Le pétrole est le support qui permet à l’ensemble des sociétés contemporaines de se déployer économiquement et spatialement ; et particulièrement aux États-Unis, où il a permis l’explosion des transports et l’extension de formes d’habitat en continuité « avec toutes les chaînes logistiques, industrielles et commerciales ». Dans la même dynamique, la pétrochimie est à l’origine des transformations des chaînes de l’agroalimentaire. De plus, et c’est essentiel, le pétrole est la condition première de la capacité de projection internationale de la puissance militaire américaine ; cette soif inextinguible d’or noir, dont dépendent l’existence matérielle et la reproduction du quotidien, « représente une force politique et géopolitique d’une puissance gigantesque » et elle explique la brutalité de l’engagement américain contre l’Irak en mars 2003. Plus encore, cette guerre est une tentative aveugle de « repousser les limites de la croissance » et de maintenir l’hégémonie américaine sur le monde globalisé. Tentative aveugle, car elle aggrave la déstabilisation d’une région au cœur de l’économie pétrolière mondiale ; aveugle, car elle élargit par vagues le déferlement des catastrophes climatiques sur le continent nord-américain : multiplication des ouragans dévastateurs ; épisodes de sécheresse à l’origine d’incendies géants ; fragilisation de l’ensemble des écosystèmes et de la production agricole – au point même que les faucons verts (climate hawks) du Pentagone s’emparent du problème dans l’élaboration de toutes leurs projections vers le futur. Ainsi les États-Unis s’installent-ils dans des paradoxes en cascade, pris dans la contradiction entre le maintien des conditions énergétiques de la croissance et la violence en retour des effets du changement climatique.

L’effet le plus spectaculaire du réchauffement climatique est la fonte accélérée de la cryosphère et la dislocation arctique ; la Fédération de Russie utilise massivement ce bouleversement géophysique pour renouveler les assises matérielles de sa puissance en transformant la géopolitique de la zone Russie-Asie-Europe et en s’appuyant notamment sur une puissante militarisation de l’Arctique russe. Les autorités du Kremlin mettent en route, avec un pragmatisme implacable, une grande stratégie de « redéploiement industriel et commercial à l’échelle de l’ensemble russo-asiatique », fondée sur l’aménagement de la grande voie maritime de 4 800 km le long du littoral sibérien allant de la frontière norvégienne au détroit de Béring.
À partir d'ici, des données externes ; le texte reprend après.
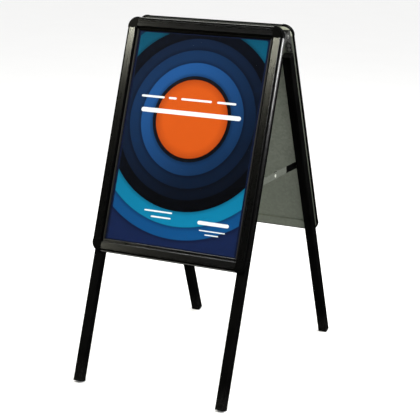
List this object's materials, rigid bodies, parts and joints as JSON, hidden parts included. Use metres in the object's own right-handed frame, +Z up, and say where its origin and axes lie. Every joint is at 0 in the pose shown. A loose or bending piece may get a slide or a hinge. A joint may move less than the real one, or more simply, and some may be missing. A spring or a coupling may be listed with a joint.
{
  "type": "poster A-board",
  "caption": "Folding two-sided poster board: two A2 snap frames on square-tube legs, hinged near the top and held open by folding stays.",
  "frame": {"origin": "on the ground, in the middle of the four feet", "axes": "+Z up, +X along the boards to the right as seen from the front board, -Y towards the viewer of the front board"},
  "size_m": [0.468, 0.714, 0.9574],
  "materials": {
    "frame_coating": "satin black powder coat on aluminium",
    "leg_coating": "black powder coat on steel tube",
    "corner_moulding": "fine-textured black moulding",
    "plug_moulding": "black moulding",
    "galvanised_sheet": "galvanised, dull",
    "bracket_steel": "zinc plated",
    "stay_steel": "galvanised",
    "stay_coating": "black coating",
    "rivet_steel": "zinc plated",
    "spring_steel": "oiled spring steel",
    "printed_sheet": "printed, semi-matt",
    "clear_sheet": "clear, anti-glare"
  },
  "bodies": {
    "front_board": {"front_left_base_rail": "frame_coating", "front_right_base_rail": "frame_coating", "front_top_base_rail": "frame_coating", "front_bottom_base_rail": "frame_coating", "front_upper_left_corner": "corner_moulding", "front_lower_left_corner": "corner_moulding", "front_left_leg": "leg_coating", "front_left_hinge_bracket": "bracket_steel", "front_upper_right_corner": "corner_moulding", "front_lower_right_corner": "corner_moulding", "front_right_leg": "leg_coating", "front_right_hinge_bracket": "bracket_steel", "front_lid_springs": "spring_steel", "front_backing_tray": "galvanised_sheet", "front_poster": "printed_sheet", "front_clear_cover": "clear_sheet", "front_leg_caps": "plug_moulding", "front_foot_plugs": "plug_moulding", "front_leg_rivets": "rivet_steel", "front_hinge_rivets": "rivet_steel", "front_stay_leg_rivets": "rivet_steel", "left_hinge_pin": "rivet_steel", "right_hinge_pin": "rivet_steel"},
    "front_left_lid": {"front_left_snap_lid": "frame_coating"},
    "front_right_lid": {"front_right_snap_lid": "frame_coating"},
    "front_top_lid": {"front_top_snap_lid": "frame_coating"},
    "front_bottom_lid": {"front_bottom_snap_lid": "frame_coating"},
    "rear_board": {"rear_left_base_rail": "frame_coating", "rear_right_base_rail": "frame_coating", "rear_top_base_rail": "frame_coating", "rear_bottom_base_rail": "frame_coating", "rear_upper_left_corner": "corner_moulding", "rear_lower_left_corner": "corner_moulding", "rear_left_leg": "leg_coating", "rear_left_hinge_bracket": "bracket_steel", "rear_upper_right_corner": "corner_moulding", "rear_lower_right_corner": "corner_moulding", "rear_right_leg": "leg_coating", "rear_right_hinge_bracket": "bracket_steel", "rear_lid_springs": "spring_steel", "rear_backing_tray": "galvanised_sheet", "rear_poster": "printed_sheet", "rear_clear_cover": "clear_sheet", "rear_leg_caps": "plug_moulding", "rear_foot_plugs": "plug_moulding", "rear_leg_rivets": "rivet_steel", "rear_hinge_rivets": "rivet_steel", "rear_stay_leg_rivets": "rivet_steel"},
    "rear_left_lid": {"rear_left_snap_lid": "frame_coating"},
    "rear_right_lid": {"rear_right_snap_lid": "frame_coating"},
    "rear_top_lid": {"rear_top_snap_lid": "frame_coating"},
    "rear_bottom_lid": {"rear_bottom_snap_lid": "frame_coating"},
    "left_front_link": {"left_front_stay_link": "stay_steel"},
    "left_rear_link": {"left_rear_stay_link": "stay_coating", "left_stay_middle_rivet": "rivet_steel"},
    "right_front_link": {"right_front_stay_link": "stay_steel"},
    "right_rear_link": {"right_rear_stay_link": "stay_coating", "right_stay_middle_rivet": "rivet_steel"}
  },
  "joints": [
    {"name": "board_fold", "type": "hinge", "parent": "front_board", "child": "rear_board", "pos_m": [0, 0, 0.92759], "axis": [-1, 0, 0], "range_deg": [0, 39.4]},
    {"name": "left_front_stay_pivot", "type": "hinge", "parent": "front_board", "child": "left_front_link", "pos_m": [-0.2, -0.149, 0.55025], "axis": [1, 0, 0], "range_deg": [0, 65.31]},
    {"name": "left_rear_stay_pivot", "type": "hinge", "parent": "rear_board", "child": "left_rear_link", "pos_m": [-0.2, 0.149, 0.55025], "axis": [-1, 0, 0], "range_deg": [0, 65.31]},
    {"name": "right_front_stay_pivot", "type": "hinge", "parent": "front_board", "child": "right_front_link", "pos_m": [0.2, -0.149, 0.55025], "axis": [1, 0, 0], "range_deg": [0, 65.31]},
    {"name": "right_rear_stay_pivot", "type": "hinge", "parent": "rear_board", "child": "right_rear_link", "pos_m": [0.2, 0.149, 0.55025], "axis": [-1, 0, 0], "range_deg": [0, 65.31]},
    {"name": "front_left_lid_hinge", "type": "hinge", "parent": "front_board", "child": "front_left_lid", "pos_m": [-0.2274, -0.1372, 0.65171], "axis": [0, -0.3371, -0.9415], "range_deg": [0, 80], "stiffness_Nm_per_rad": 0.06},
    {"name": "front_right_lid_hinge", "type": "hinge", "parent": "front_board", "child": "front_right_lid", "pos_m": [0.2274, -0.1372, 0.65171], "axis": [0, 0.3371, 0.9415], "range_deg": [0, 80], "stiffness_Nm_per_rad": 0.06},
    {"name": "front_top_lid_hinge", "type": "hinge", "parent": "front_board", "child": "front_top_lid", "pos_m": [0, -0.0297, 0.95195], "axis": [-1, 0, 0], "range_deg": [0, 80], "stiffness_Nm_per_rad": 0.06},
    {"name": "front_bottom_lid_hinge", "type": "hinge", "parent": "front_board", "child": "front_bottom_lid", "pos_m": [0, -0.2447, 0.35148], "axis": [1, 0, 0], "range_deg": [0, 80], "stiffness_Nm_per_rad": 0.06},
    {"name": "rear_left_lid_hinge", "type": "hinge", "parent": "rear_board", "child": "rear_left_lid", "pos_m": [-0.2274, 0.1372, 0.65171], "axis": [0, -0.3371, 0.9415], "range_deg": [0, 80], "stiffness_Nm_per_rad": 0.06},
    {"name": "rear_right_lid_hinge", "type": "hinge", "parent": "rear_board", "child": "rear_right_lid", "pos_m": [0.2274, 0.1372, 0.65171], "axis": [0, 0.3371, -0.9415], "range_deg": [0, 80], "stiffness_Nm_per_rad": 0.06},
    {"name": "rear_top_lid_hinge", "type": "hinge", "parent": "rear_board", "child": "rear_top_lid", "pos_m": [0, 0.0297, 0.95195], "axis": [1, 0, 0], "range_deg": [0, 80], "stiffness_Nm_per_rad": 0.06},
    {"name": "rear_bottom_lid_hinge", "type": "hinge", "parent": "rear_board", "child": "rear_bottom_lid", "pos_m": [0, 0.2447, 0.35148], "axis": [-1, 0, 0], "range_deg": [0, 80], "stiffness_Nm_per_rad": 0.06}
  ],
  "couplings": [
    {"joint": "left_front_stay_pivot", "follows": "board_fold", "ratio": 1.6565},
    {"joint": "left_rear_stay_pivot", "follows": "board_fold", "ratio": 1.6565},
    {"joint": "right_front_stay_pivot", "follows": "board_fold", "ratio": 1.6565},
    {"joint": "right_rear_stay_pivot", "follows": "board_fold", "ratio": 1.6565}
  ]
}
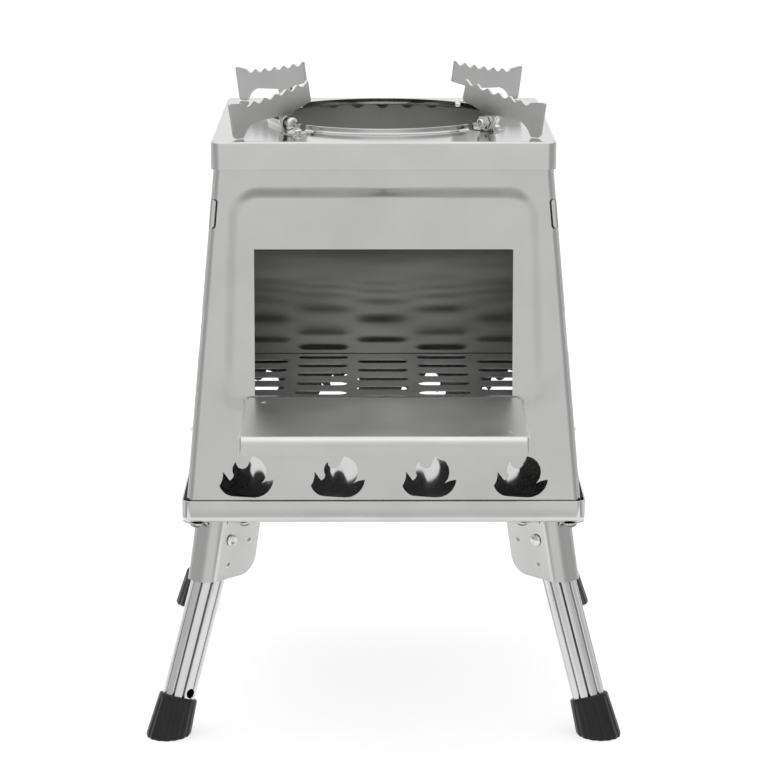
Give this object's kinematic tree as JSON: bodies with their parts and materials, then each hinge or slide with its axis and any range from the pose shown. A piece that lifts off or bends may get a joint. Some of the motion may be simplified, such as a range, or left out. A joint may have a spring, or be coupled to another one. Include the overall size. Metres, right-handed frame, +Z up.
{
  "type": "tent stove",
  "caption": "Small folding wood stove: tapered sheet-steel firebox with a drop-down door on a tray with folding legs, under a lid with hinged serrated pot supports.",
  "frame": {"origin": "on the floor, under the centre of the bounding box with the door open", "axes": "+Z up; the door and its opening face -Y; +X is to the right of someone who faces the door"},
  "size_m": [0.25, 0.3094, 0.336],
  "materials": {
    "sheet_steel": "satin, lightly brushed sheet",
    "polished_steel": "bright polished sheet",
    "fastener_steel": "bright rivets, bolts and nuts",
    "fluted_aluminium": "drawn tube with narrow flutes",
    "foot_rubber": "matte ribbed rubber"
  },
  "bodies": {
    "stove_body": {"base_tray": "polished_steel", "front_panel": "sheet_steel", "back_panel": "sheet_steel", "left_panel": "sheet_steel", "right_panel": "sheet_steel", "grate": "sheet_steel", "left_door_pin": "fastener_steel", "right_door_pin": "fastener_steel", "front_left_leg_bracket": "sheet_steel", "front_left_leg_pin": "fastener_steel", "front_left_mount_bolt_1": "fastener_steel", "front_left_mount_bolt_2": "fastener_steel", "front_left_mount_bolt_3": "fastener_steel", "front_right_leg_bracket": "sheet_steel", "front_right_leg_pin": "fastener_steel", "front_right_mount_bolt_1": "fastener_steel", "front_right_mount_bolt_2": "fastener_steel", "front_right_mount_bolt_3": "fastener_steel", "back_right_leg_bracket": "sheet_steel", "back_right_leg_pin": "fastener_steel", "back_right_mount_bolt_1": "fastener_steel", "back_right_mount_bolt_2": "fastener_steel", "back_right_mount_bolt_3": "fastener_steel", "back_left_leg_bracket": "sheet_steel", "back_left_leg_pin": "fastener_steel", "back_left_mount_bolt_1": "fastener_steel", "back_left_mount_bolt_2": "fastener_steel", "back_left_mount_bolt_3": "fastener_steel"},
    "lid": {"lid": "polished_steel", "front_left_support_bracket": "sheet_steel", "front_left_support_bolt": "fastener_steel", "front_left_support_nut": "fastener_steel", "front_left_lid_rivet": "fastener_steel", "front_right_support_bracket": "sheet_steel", "front_right_support_bolt": "fastener_steel", "front_right_support_nut": "fastener_steel", "front_right_lid_rivet": "fastener_steel", "back_right_support_bracket": "sheet_steel", "back_right_support_bolt": "fastener_steel", "back_right_support_nut": "fastener_steel", "back_right_lid_rivet": "fastener_steel", "back_left_support_bracket": "sheet_steel", "back_left_support_bolt": "fastener_steel", "back_left_support_nut": "fastener_steel", "back_left_lid_rivet": "fastener_steel"},
    "door": {"door": "sheet_steel"},
    "front_left_pot_support": {"front_left_pot_support": "polished_steel"},
    "front_left_leg": {"front_left_leg_tube": "fluted_aluminium", "front_left_foot_cap": "foot_rubber"},
    "front_right_pot_support": {"front_right_pot_support": "polished_steel"},
    "front_right_leg": {"front_right_leg_tube": "fluted_aluminium", "front_right_foot_cap": "foot_rubber"},
    "back_right_pot_support": {"back_right_pot_support": "polished_steel"},
    "back_right_leg": {"back_right_leg_tube": "fluted_aluminium", "back_right_foot_cap": "foot_rubber"},
    "back_left_pot_support": {"back_left_pot_support": "polished_steel"},
    "back_left_leg": {"back_left_leg_tube": "fluted_aluminium", "back_left_foot_cap": "foot_rubber"}
  },
  "joints": [
    {"name": "door_hinge", "type": "hinge", "parent": "stove_body", "child": "door", "pos_m": [0, -0.07415, 0.176], "axis": [-1, 0, 0], "range_deg": [0, 95.09]},
    {"name": "lid_lift", "type": "slide", "parent": "stove_body", "child": "lid", "axis": [0, 0, 1], "range_m": [0, 0.05]},
    {"name": "front_left_support_fold", "type": "hinge", "parent": "lid", "child": "front_left_pot_support", "pos_m": [-0.04989, -0.0266, 0.3148], "axis": [-0.7071, 0.7071, 0], "range_deg": [0, 180]},
    {"name": "front_left_leg_fold", "type": "hinge", "parent": "stove_body", "child": "front_left_leg", "pos_m": [-0.08677, -0.05952, 0.1004], "axis": [0.7071, -0.7071, 0], "range_deg": [0, 110]},
    {"name": "front_right_support_fold", "type": "hinge", "parent": "lid", "child": "front_right_pot_support", "pos_m": [0.05385, -0.02264, 0.3148], "axis": [-0.7071, -0.7071, 0], "range_deg": [0, 180]},
    {"name": "front_right_leg_fold", "type": "hinge", "parent": "stove_body", "child": "front_right_leg", "pos_m": [0.08677, -0.05952, 0.1004], "axis": [0.7071, 0.7071, 0], "range_deg": [0, 110]},
    {"name": "back_right_support_fold", "type": "hinge", "parent": "lid", "child": "back_right_pot_support", "pos_m": [0.04989, 0.0811, 0.3148], "axis": [0.7071, -0.7071, 0], "range_deg": [0, 180]},
    {"name": "back_right_leg_fold", "type": "hinge", "parent": "stove_body", "child": "back_right_leg", "pos_m": [0.08677, 0.11402, 0.1004], "axis": [-0.7071, 0.7071, 0], "range_deg": [0, 110]},
    {"name": "back_left_support_fold", "type": "hinge", "parent": "lid", "child": "back_left_pot_support", "pos_m": [-0.05385, 0.07714, 0.3148], "axis": [0.7071, 0.7071, 0], "range_deg": [0, 180]},
    {"name": "back_left_leg_fold", "type": "hinge", "parent": "stove_body", "child": "back_left_leg", "pos_m": [-0.08677, 0.11402, 0.1004], "axis": [-0.7071, -0.7071, 0], "range_deg": [0, 110]}
  ]
}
La sécurité de ce passage du Nord-Est s’appuie sur le renforcement spectaculaire de la flotte de brise-glace nucléaires et sur la construction à venir d’une nouvelle série de réacteurs nucléaires nécessaires à l’alimentation des nombreuses villes et infrastructures industrielles installées sur la côte et en mer. Dès 2008, le président russe Medvedev l’avait affirmé : « Notre tâche la plus importante est la transformation de l’Arctique en la base de ressources de la Russie au XXIe siècle. » Ce projet gigantesque attire de nombreuses sociétés, chinoises en particulier, et le développement rapide de la route du Nord-Est devient le support essentiel d’une immense convergence d’intérêts entre Russie et grandes puissances asiatiques. L’implication de la Chine, « empire du besoin », dans ces projets ne l’empêche pas de déployer ses propres infrastructures, en particulier la « nouvelle route de la Soie » : projet terrestre de construction d’une voie de chemin de fer partant de Chongqing, traversant le Kazakhstan, la Russie du sud au nord-ouest, la Biélorussie, pour aboutir à Berlin et à Londres ; projet maritime d’une route militarisée, sous contrôle chinois, ouvrant une libre circulation vers l’Iran et les Émirats arabes unis, et jusqu’à l’Afrique de l’Est.

La nouvelle géopolitique est aussi celle de l’« hypersiège » des sociétés humaines encerclées : Bangladesh sous la menace de l’inexorable montée de l’océan mondial ; Inde soumise à la répétition de sécheresses et d’insupportables canicules ; Moyen-Orient subissant la montée de la violence terroriste face à des États en crise et ayant perdu le monopole de la violence légitime que leur avait reconnu Max Weber il y a un siècle déjà ; Afrique saignée par des migrations de plus en plus massives sous l’effet de l’accélération du changement climatique. L’examen précis des situations prévalant en Irak, en Syrie et en Égypte met en évidence le lien étroit qui peut exister aujourd’hui « entre les situations de guerre et les situations d’effondrement », et ce à l’époque d’une crise sans précédent historique des paramètres environnementaux planétaires. Ce qui, selon Jean-Michel Valantin, nous place devant l’hypothèse d’une grande bifurcation de civilisation : ou bien nous subissons la violence extrême d’une « guerre mondiale de l’effondrement », ou bien nous nous hissons à la hauteur de ce défi : organiser une alliance stratégique mondiale pour atténuer l’Anthropocène. Ce livre majeur nous alerte sur l’impérieuse nécessité de nous sauver nous-mêmes, en conservant une terre vivable pour tous. Il s’agit de nous projeter dans un avenir commun « qui soit non pas dangereux et stérile, mais vivant et fécond ».